King Leopold’s ghost is a book I read some time ago, and is one of the most interesting books I’ve read in my entire life. It’s a historical novel, that’s why the author spent ten years searching public files in order to find useful information.
This book recounts how Leopold II, king of the new-born state of Belgium, tried to make his country politically influent by gaining a colony at the end of the XIXth century. At that time, the most powerful European countries like France, Great Britain and even Germany had their own colonies. However the Belgian people weren’t very interested in having a colony so the king tried to purchase a colony with his own money. In 1885, thanks to Henry Stanley, a famous explorer, he gained the possession of a huge territory in Central Africa, the Congo Free State, a land 76 times bigger than Belgium with abounding natural resources like ivory, rubber and gold. The only problem is that in a land as big as the Congo there weren’t enough men in Belgium to extract all these natural resources. The only possible issue was to exploit the local inhabitants. Thanks to his private army, the Force Publique, he established a system of forced labor where the people were mistreated and lived in slavery conditions.
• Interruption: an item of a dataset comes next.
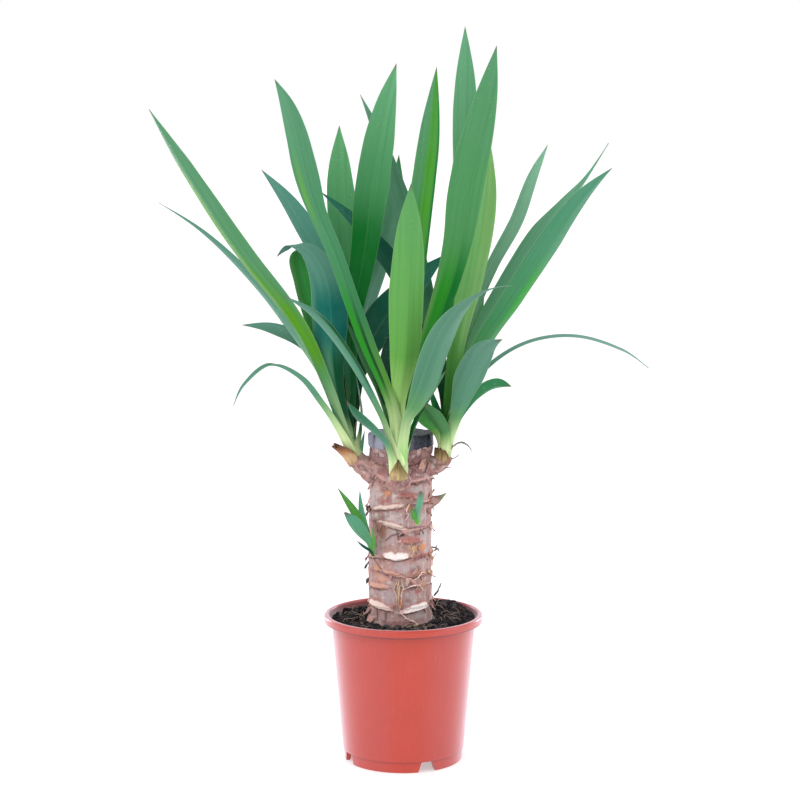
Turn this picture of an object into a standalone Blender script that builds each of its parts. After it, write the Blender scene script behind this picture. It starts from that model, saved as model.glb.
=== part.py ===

That’s the whole interesting part of the book: the different accounts given by the Congolese people give us a precise description of slavery conditions set by King Leopold. The truth can be shocking: for instance, every Congolese man who didn’t want to extract rubber had his hands cut off. Moreover sometimes the army kidnapped wives and children: the only way for a man to see his wife and kids again was to go and work. Men and women were constantly flogged. Some Belgian soldiers were paid according to the number of hands they cut a day.
Eventually the other European countries noticed these abusive exploitations and forced King Leopold to stop and he had to cede his domain to the Belgian government in 1907.
According to the author, from 1885 to 1907 the death toll in the colony approaches ten million victims, which is even more than the holocaust. Of course, we will never know if this number is true or not. We can consider this period as a genocide carried out by Leopold II.
The reason I really enjoyed reading this book is that it opened my mind to a historical fact never mentioned in our history program and totally forgotten. In this book, the “bad guys” are the Belgian but in French colonies such as Algeria the same thing probably happened and I think that we should face the truth and start talking about it.